In May 1967 Egypt ordered out U.N. peacekeeping troops and re-militarized the Sinai peninsula, and commenced an economic blockade of Israel through the straits of Tiran at the same time. Fearing an Egyptian attack, the government of Levi Eshkol attempted to restrict any confrontation to Egypt alone. In particular it did whatever it could to avoid fighting Jordan in a two-front war. However, "carried along by a powerful current of Arab nationalism", on 30 May 1967 King Hussein flew to Egypt and signed a mutual defense treaty in which the two countries agreed to consider "any armed attack on either state or its forces as an attack on both". On 5 June, the Israel Defense Forces launched a pre-emptive attack on Egypt which began what came to be known as the Six Day War.

Jordan soon began shelling targets in west Jerusalem, Netanya, and the outskirts of Tel Aviv. Despite this, Israel sent a message promising not to initiate any action against Jordan if it stayed out of the war. Hussein replied that it was too late, "the die was cast". On the evening of 5 June the Israeli cabinet convened to decide what to do; Yigal Allon and Menahem Begin argued that this was an opportunity to take the Old City of Jerusalem, but Eshkol decided to defer any decision until Moshe Dayan and Yitzhak Rabin could be consulted. Uzi Narkis made a number of proposals for military action, including the capture of Latrun, but the cabinet turned him down. The Israeli military only commenced action after Government House was captured, which was seen as a threat to the security of Jerusalem. On 6 June Dayan encircled the city, but, fearing damage to holy places and having to fight in built-up areas, he ordered his troops not to go in. However, upon hearing that the U.N. was about to declare a ceasefire, he changed his mind, and without cabinet clearance, decided to take the city. After fierce fighting with Jordanian troops in and around the Jerusalem area, Israel captured the Old City on 7 June.

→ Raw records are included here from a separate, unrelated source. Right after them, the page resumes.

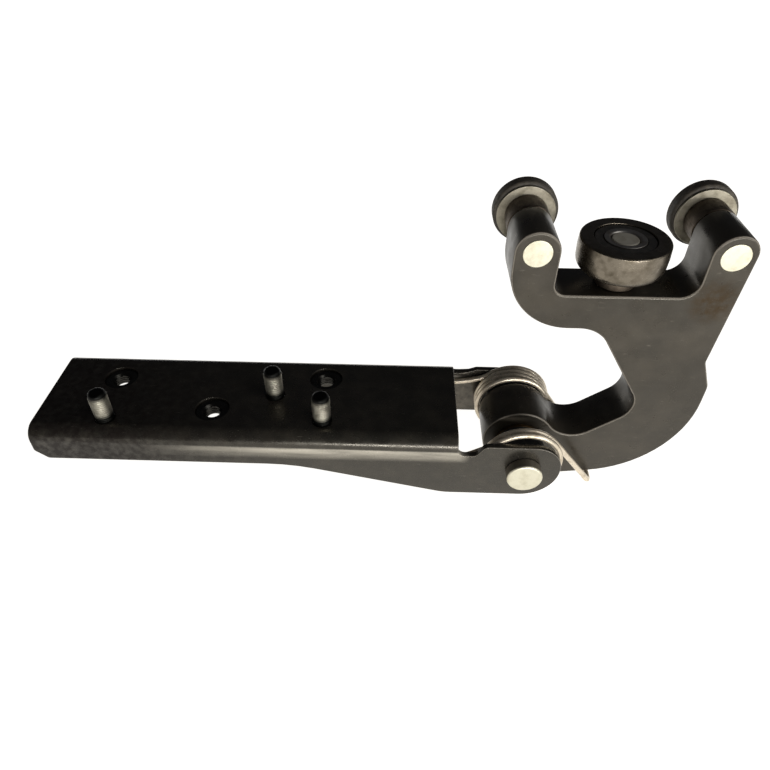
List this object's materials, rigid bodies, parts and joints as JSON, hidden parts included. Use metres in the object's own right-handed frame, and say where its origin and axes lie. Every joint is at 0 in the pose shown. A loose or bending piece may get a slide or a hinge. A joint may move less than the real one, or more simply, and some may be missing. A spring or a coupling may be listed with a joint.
{
  "type": "sliding door roller hinge",
  "caption": "Hinged roller carrier for a sliding door: a channel bracket with studs, a sprung gooseneck arm, guide rollers on its horns and a load roller between them.",
  "frame": {"origin": "middle of the bracket's flat mounting face, on the top of the web", "axes": "+X along the bracket towards the arm; +Y along the hinge pin, from its head to its clip; +Z out of the mounting face, the way the studs point"},
  "size_m": [0.2822, 0.0637, 0.1272],
  "materials": {
    "black_paint": "black electro-coat paint, semi-gloss, thin and scuffed along the bends",
    "zinc_steel": "zinc-plated steel, turned faces, lightly dulled",
    "dull_steel": "oiled bearing and fastener steel",
    "spring_wire": "drawn spring wire with a warm straw tint",
    "arm_paint": "worn black paint over a cut steel plate, grey-brown on the flat faces, black on the edges",
    "bronze": "sintered bronze, oiled",
    "black_nylon": "black nylon, satin",
    "collar_steel": "heat-darkened steel, brown on the collars",
    "roller_steel": "phosphated dark steel, polished by running",
    "seal_rubber": "black moulded rubber"
  },
  "bodies": {
    "bracket": {"bracket_channel": "black_paint", "mounting_stud_1": "zinc_steel", "mounting_stud_2": "zinc_steel", "mounting_stud_3": "zinc_steel", "clinch_nut_1": "dull_steel", "clinch_nut_2": "dull_steel", "clinch_nut_3": "dull_steel", "hinge_pin": "zinc_steel", "hinge_washer": "zinc_steel", "retaining_clip": "dull_steel", "spring_spacer_front": "black_nylon", "spring_spacer_rear": "black_nylon", "torsion_spring_front": "spring_wire", "torsion_spring_rear": "spring_wire"},
    "arm": {"roller_arm": "arm_paint", "pivot_bush_front": "bronze", "pivot_bush_rear": "bronze", "guide_pin_left": "collar_steel", "guide_washer_left": "zinc_steel", "guide_inner_race_left": "dull_steel", "guide_cap_washer_left": "zinc_steel", "guide_pin_right": "collar_steel", "guide_washer_right": "zinc_steel", "guide_inner_race_right": "dull_steel", "guide_cap_washer_right": "zinc_steel", "load_pin": "zinc_steel", "load_inner_race": "dull_steel"},
    "guide_roller_left": {"guide_outer_race_left": "dull_steel", "guide_tyre_left": "black_nylon"},
    "guide_cage_left": {"guide_ball_cage_left": "dull_steel"},
    "guide_roller_right": {"guide_outer_race_right": "dull_steel", "guide_tyre_right": "black_nylon"},
    "guide_cage_right": {"guide_ball_cage_right": "dull_steel"},
    "load_roller": {"load_roller": "roller_steel", "load_seal_upper": "seal_rubber", "load_seal_lower": "seal_rubber"},
    "load_cage": {"load_ball_cage": "dull_steel"}
  },
  "joints": [
    {"name": "arm_hinge", "type": "hinge", "parent": "bracket", "child": "arm", "pos_m": [0.1175, -0.0085, -0.0156], "axis": [0, 1, 0], "range_deg": [-60, 80], "stiffness_Nm_per_rad": 2, "deforming": ["torsion_spring_front", "torsion_spring_rear"]},
    {"name": "guide_left_spin", "type": "hinge", "parent": "arm", "child": "guide_roller_left", "pos_m": [0.1116, 0.0262, 0.0763], "axis": [0, 1, 0], "continuous": true},
    {"name": "guide_left_cage_spin", "type": "hinge", "parent": "arm", "child": "guide_cage_left", "pos_m": [0.1116, 0.0262, 0.0763], "axis": [0, 1, 0], "continuous": true},
    {"name": "guide_right_spin", "type": "hinge", "parent": "arm", "child": "guide_roller_right", "pos_m": [0.1801, 0.0262, 0.0763], "axis": [0, 1, 0], "continuous": true},
    {"name": "guide_right_cage_spin", "type": "hinge", "parent": "arm", "child": "guide_cage_right", "pos_m": [0.1801, 0.0262, 0.0763], "axis": [0, 1, 0], "continuous": true},
    {"name": "load_spin", "type": "hinge", "parent": "arm", "child": "load_roller", "pos_m": [0.1443, 0.00175, 0.0718], "axis": [0, 0, 1], "continuous": true},
    {"name": "load_cage_spin", "type": "hinge", "parent": "arm", "child": "load_cage", "pos_m": [0.1443, 0.00175, 0.0718], "axis": [0, 0, 1], "continuous": true}
  ],
  "couplings": [
    {"joint": "guide_left_cage_spin", "follows": "guide_left_spin", "ratio": 0.615},
    {"joint": "guide_right_cage_spin", "follows": "guide_right_spin", "ratio": 0.615},
    {"joint": "load_cage_spin", "follows": "load_spin", "ratio": 0.64}
  ]
}
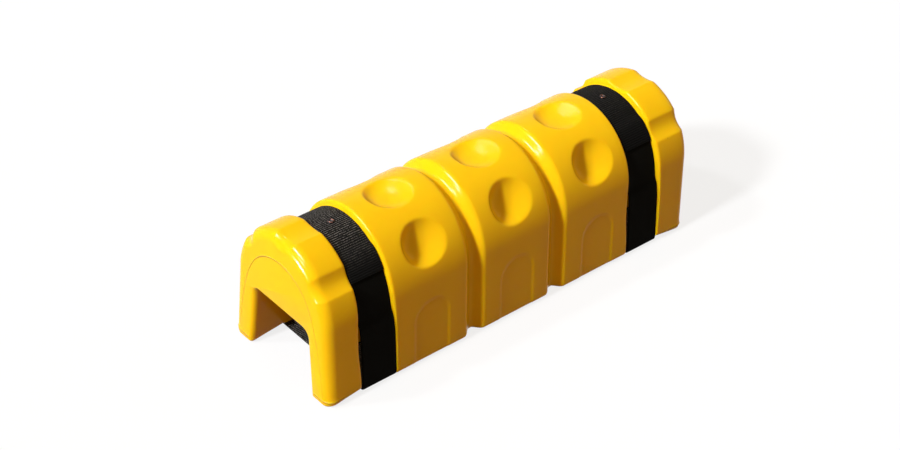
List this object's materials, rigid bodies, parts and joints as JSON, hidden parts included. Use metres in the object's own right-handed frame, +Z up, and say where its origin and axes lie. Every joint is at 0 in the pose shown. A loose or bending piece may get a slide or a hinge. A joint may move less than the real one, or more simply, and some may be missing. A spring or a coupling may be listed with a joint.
{
  "type": "rack column guard",
  "caption": "Blow-moulded yellow channel guard with ribbed collars, dished bumper segments and hook-and-loop straps, for clipping round a storage rack upright.",
  "frame": {"origin": "on the floor under the middle of the guard, which lies on its straps with the channel open below", "axes": "+X along the guard, +Z up out of the crown, +Y across"},
  "size_m": [0.505, 0.1612, 0.1666],
  "materials": {
    "yellow_plastic": "glossy, with a fine moulded grain",
    "black_webbing": "matt, ribbed across its width",
    "black_hook_tape": "matt, fine hooks",
    "rivet_steel": "plain"
  },
  "bodies": {
    "root": {"guard_body": "yellow_plastic", "near_strap_webbing": "black_webbing", "far_strap_webbing": "black_webbing", "near_hook_tape": "black_hook_tape", "far_hook_tape": "black_hook_tape", "near_rivet": "rivet_steel", "far_rivet": "rivet_steel"}
  },
  "joints": []
}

No specific decision had been made to capture any other territories controlled by Jordan. After the Old City was captured, Dayan told his troops to dig in to hold it. When an armored brigade commander entered the West Bank on his own initiative, and stated that he could see Jericho, Dayan ordered him back. However, when intelligence reports indicated that Hussein had withdrawn his forces across the Jordan river, Dayan ordered his troops to capture the West Bank. Over the next two days, the IDF swiftly captured the rest of the West Bank and blew up the Abdullah and Hussein Bridges over the Jordan, thereby severing the West Bank from the East. According to Narkis:

First, the Israeli government had no intention of capturing the West Bank. On the contrary, it was opposed to it. Second, there was not any provocation on the part of the IDF. Third, the rein was only loosened when a real threat to Jerusalem's security emerged. The end result was something that no one had planned.

The Arab League's Khartoum conference in September declared continuing belligerency, and stated the league's principles of "no peace with Israel, no recognition of Israel, no negotiations with it". In November 1967, UN Security Council Resolution 242 was unanimously adopted, calling for "the establishment of a just and lasting peace in the Middle East" to be achieved by "the application of both the following principles:" "Withdrawal of Israeli armed forces from territories occupied in the recent conflict" (see semantic dispute) and: "Termination of all claims or states of belligerency" and respect for the right of every state in the area to live in peace within secure and recognised boundaries. Egypt, Jordan, Israel and Lebanon entered into consultations with the UN Special representative over the implementation of 242. The text did not refer to the PLO or to any Palestinian representative because none was recognized at that time.

Until 1974, Jordan demanded the restoration of its control over the West Bank. In 1988, Jordan ceded its claims to the West Bank to the Palestine Liberation Organization, as "the sole legitimate representative of the Palestinian people."